Consultancy Boston Consulting Group worked with the WEF to collect the figures and to develop the action points.

“Supply-chain decarbonization will be a game-changer for the impact of corporate climate action,” UNFCCC high-level climate action Nigel Topping, former lead for the We Mean Business Coalition, said.

“Addressing Scope 3 (indirect) emissions is fundamental for companies to realize credible climate change commitments.”

Scoping it out

The average company’s supply chain emissions are estimated to be around five-and-a-half times greater than those generated by their direct operations, according to CDP. This makes Scope 3 emissions a key focus point on the road to net-zero, even though there has been a historic tendency not to account for them.

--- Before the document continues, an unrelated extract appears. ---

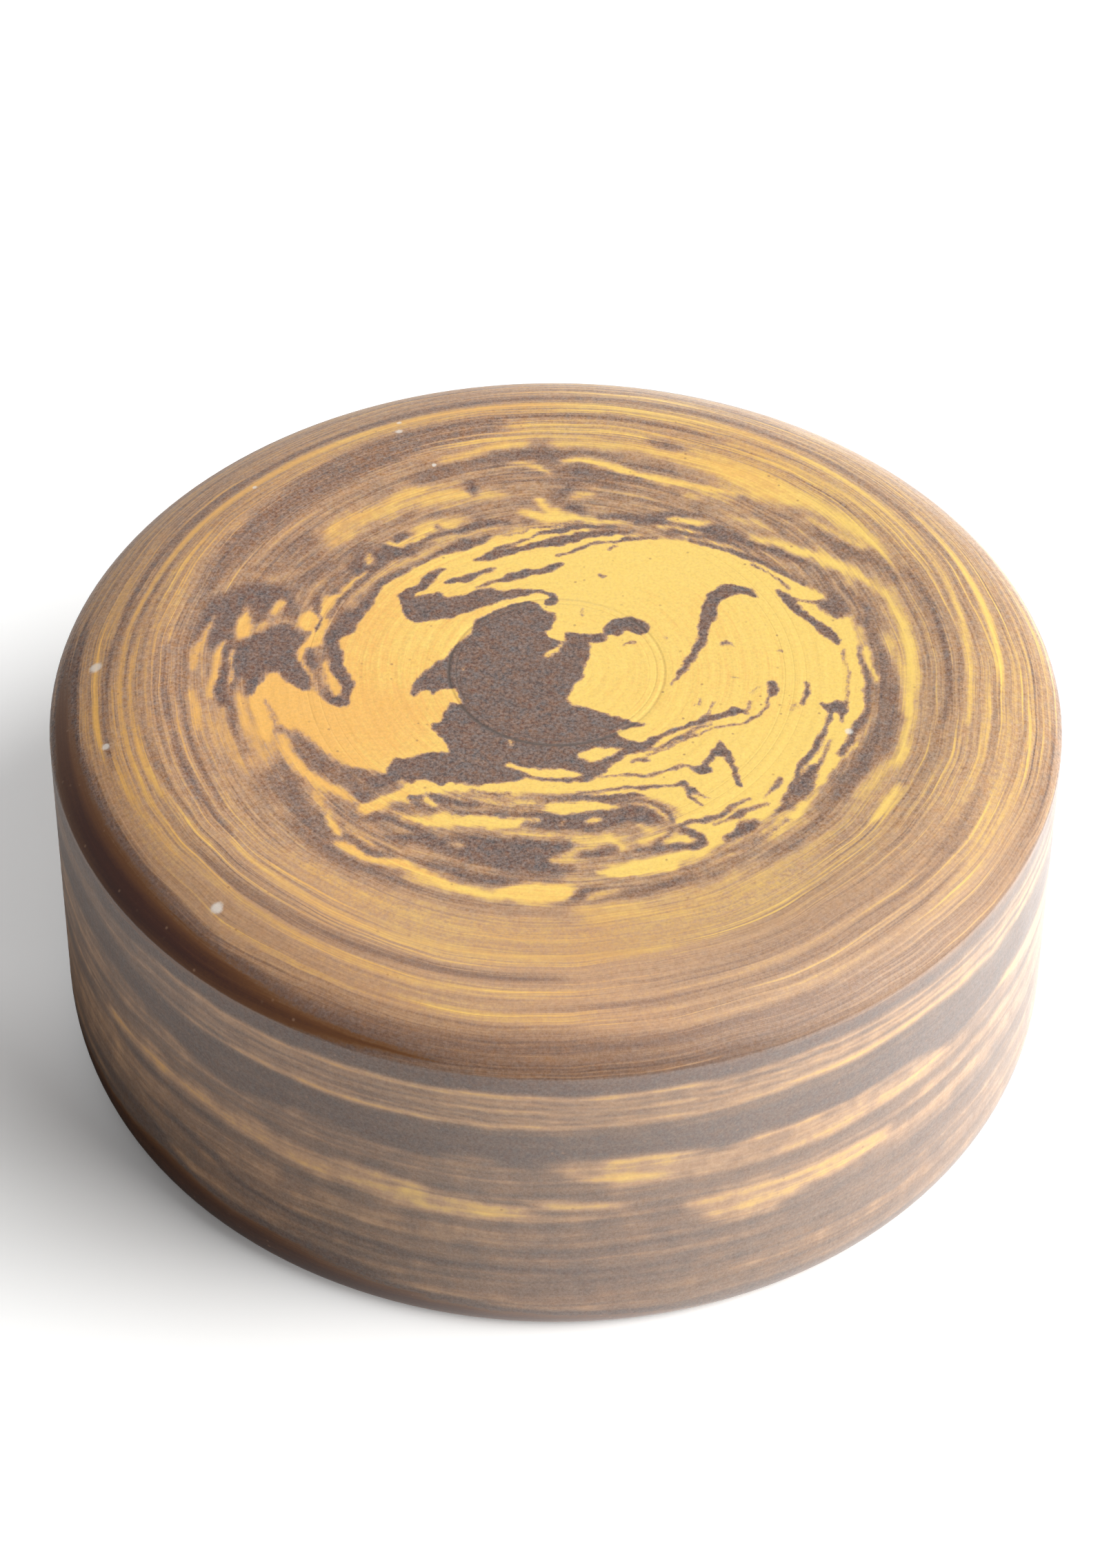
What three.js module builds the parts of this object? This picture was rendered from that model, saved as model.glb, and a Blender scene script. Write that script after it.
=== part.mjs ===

The good news is that companies are increasingly asking suppliers to measure and communicate information regarding their emissions, as well as their wider environmental impacts like water and waste. The number of companies calling on their supplier to disclose environmental data to CDP increased by 24% between 2019 and 2020.

It is believed that this trend could be attributable to the growing desire to set approved 1.5C-aligned science-based targets. Just a few years ago, only a handful of companies had made such commitments. Now, any big firms operating in nations with net-zero targets are striving towards this new measure of ambition.

The SBTi will require businesses to set Scope 3 targets if they wish to be classed as 1.5C compatible and if Scope 3 sources account for 40% or more of their annual emissions footprint. Such targets must have boundaries which address two-thirds of total Scope 3 emissions.